[Saved data entries]
+-------+
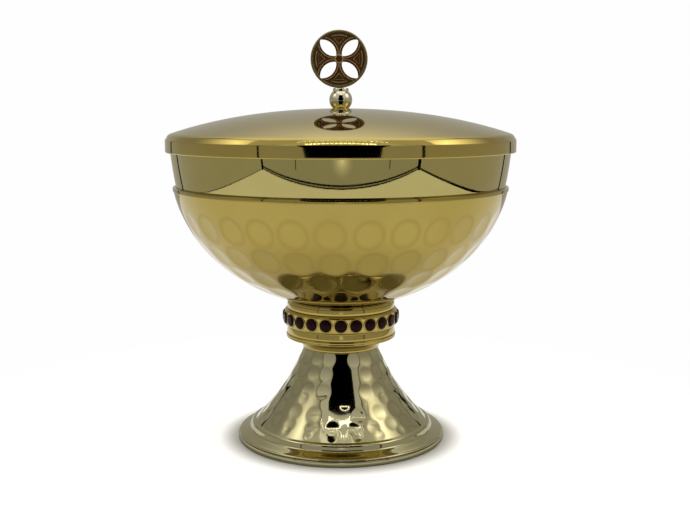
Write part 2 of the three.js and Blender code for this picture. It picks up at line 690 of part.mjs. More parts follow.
function makeMedallion() {
  const rimInside = MEDALLION_RADIUS - MEDALLION_RIM_WIDTH;
  const field = disc(MEDALLION_RADIUS - MEDALLION_RIM_WIDTH / 2);
  const rim = disc(MEDALLION_RADIUS);
  rim.holes.push(disc(rimInside));
  let body = solid(plate(field, MEDALLION_THICKNESS, MEDALLION_COLUMNS));
  let relief = solid(plate(disc(HUB_RADIUS), RELIEF_THICKNESS, BORE_COLUMNS));
  const openings = [];
  for (let quarter = 0; quarter < 4; quarter += 1) {
    const turn = (quarter * Math.PI) / 2;
    const petalTurn = turn + Math.PI / 4;
    const ridge = petal(RIDGE_OFFSET + RIDGE_WIDTH);
    ridge.holes.push(petal(RIDGE_OFFSET));
    relief = relief.add(solid(plate(ridge, RELIEF_THICKNESS, ARC_STEPS).rotateZ(petalTurn)));
    armRelief().forEach((shape) => {
      relief = relief.add(solid(plate(shape, RELIEF_THICKNESS, ARC_STEPS).rotateZ(turn)));
    });
    openings.push(solid(plate(petal(0), MEDALLION_RIM_THICKNESS, ARC_STEPS).rotateZ(petalTurn)));
  }
  const reliefArea = disc(rimInside - RIM_GROOVE);
  relief = relief.intersect(solid(plate(reliefArea, MEDALLION_RIM_THICKNESS, MEDALLION_COLUMNS)));
  body = body.add(relief);
  openings.forEach((opening) => {
    body = body.subtract(opening);
  });
  body = body.add(solid(plate(rim, MEDALLION_RIM_THICKNESS, MEDALLION_COLUMNS)));
  const pitFloor = RELIEF_THICKNESS / 2 - HUB_PIT_DEPTH;
  [-1, 1].forEach((side) => {
    const pit = plate(disc(HUB_PIT_RADIUS), MEDALLION_RIM_THICKNESS, BORE_COLUMNS);
    pit.translate(0, 0, side * (pitFloor + MEDALLION_RIM_THICKNESS / 2));
    body = body.subtract(solid(pit));
  });
  const pegHeight = PEG_LENGTH + PEG_ROOT;
  const peg = new THREE.CylinderGeometry(PEG_RADIUS, PEG_RADIUS, pegHeight, BORE_COLUMNS);
  peg.translate(0, PEG_ROOT - MEDALLION_RADIUS - pegHeight / 2, 0);
  body = body.add(solid(peg));
  const geometry = geometryOf(body);
  geometry.rotateX(Math.PI / 2);
  geometry.translate(0, 0, MEDALLION_MIDDLE);
  add('medallion', geometry, agedBrass);
}

makeFoot();
makeNode();
makeStoneBand();
makeCalyx();
makeCup();
makeTieRod();
makeLid();
makeKnob();
makeMedallion();

export default part;
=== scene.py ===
import math

import bpy
import numpy as np
from mathutils import Matrix, Vector


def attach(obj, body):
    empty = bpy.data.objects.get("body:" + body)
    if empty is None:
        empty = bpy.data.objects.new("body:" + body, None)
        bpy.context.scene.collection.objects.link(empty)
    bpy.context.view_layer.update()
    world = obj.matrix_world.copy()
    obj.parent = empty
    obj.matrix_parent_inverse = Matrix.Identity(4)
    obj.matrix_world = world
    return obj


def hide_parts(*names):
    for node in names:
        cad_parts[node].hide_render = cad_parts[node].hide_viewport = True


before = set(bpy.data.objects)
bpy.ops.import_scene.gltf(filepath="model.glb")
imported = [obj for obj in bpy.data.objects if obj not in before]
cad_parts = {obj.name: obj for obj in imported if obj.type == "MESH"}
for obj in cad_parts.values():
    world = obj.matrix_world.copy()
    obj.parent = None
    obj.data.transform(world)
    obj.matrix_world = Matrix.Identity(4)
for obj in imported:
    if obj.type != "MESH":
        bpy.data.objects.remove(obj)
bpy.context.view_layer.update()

MM = 0.001

# Heights above the table in mm, as in the model
FOOT_RING_TOP = 2.4
FOOT_TOP = 46.4
COLLAR_TOP = 52.3
BAND_BOTTOM = 57.1
BAND_TOP = 66.2
NODE_TOP = 70.2
CUP_BOTTOM = 74
CALYX_TOP = 127
BOWL_MIDDLE = 137.8
CROWN = 164.5
BALL_MIDDLE = 168.6
NECK_TOP = 174.3
MEDALLION_MIDDLE = 188.6

# Radii and thicknesses in mm
FOOT_RADIUS = 52.2
ROD_HOLE = 3.4
BAND_RADIUS = 27.8
STONE_RADIUS = 3
STONE_COUNT = 24
CALYX_RADIUS = 83
CALYX_DEPTH = 70.5
LID_RADIUS = 85.2
WALL = 1
MEDALLION_RADIUS = 14


# Finishes

def linear(hex_colour):
    """An sRGB hex colour as the linear RGBA that Blender's sockets take."""
    parts = [int(hex_colour[i:i + 2], 16) / 255 for i in (1, 3, 5)]
    return (*[c / 12.92 if c <= 0.04045 else ((c + 0.055) / 1.055) ** 2.4 for c in parts], 1)


def add_node(tree, kind, inputs=None, **settings):
    """Adds a node with its settings. An input is linked when it is given a socket, and set otherwise."""
    made = tree.nodes.new(kind)
    for name, value in settings.items():
        setattr(made, name, value)
    for name, value in (inputs or {}).items():
        if isinstance(value, bpy.types.NodeSocket):
            tree.links.new(value, made.inputs[name])
        else:
            made.inputs[name].default_value = value
    return made


def new_material(name):
    material = bpy.data.materials.new(name)
    material.use_nodes = True
    material.node_tree.nodes.clear()
    return material, material.node_tree


def finish_material(tree, shader):
    add_node(tree, "ShaderNodeOutputMaterial", {"Surface": shader.outputs[0]})


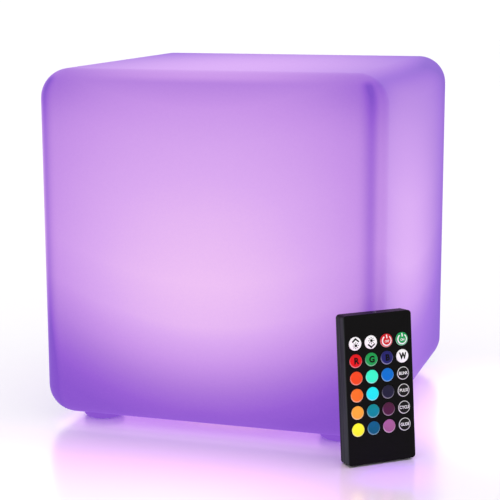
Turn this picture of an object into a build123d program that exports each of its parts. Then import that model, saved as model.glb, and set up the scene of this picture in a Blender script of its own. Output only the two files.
+-------+
## WRITTEN PROBLEM
Everything from the line that contains "makeFoot();" through the line that contains "obj.matrix_world = world" is to be transcribed exactly, and nothing outside that range.

## ANSWER
makeFoot();
makeNode();
makeStoneBand();
makeCalyx();
makeCup();
makeTieRod();
makeLid();
makeKnob();
makeMedallion();

export default part;
=== scene.py ===
import math

import bpy
import numpy as np
from mathutils import Matrix, Vector


def attach(obj, body):
    empty = bpy.data.objects.get("body:" + body)
    if empty is None:
        empty = bpy.data.objects.new("body:" + body, None)
        bpy.context.scene.collection.objects.link(empty)
    bpy.context.view_layer.update()
    world = obj.matrix_world.copy()
    obj.parent = empty
    obj.matrix_parent_inverse = Matrix.Identity(4)
    obj.matrix_world = world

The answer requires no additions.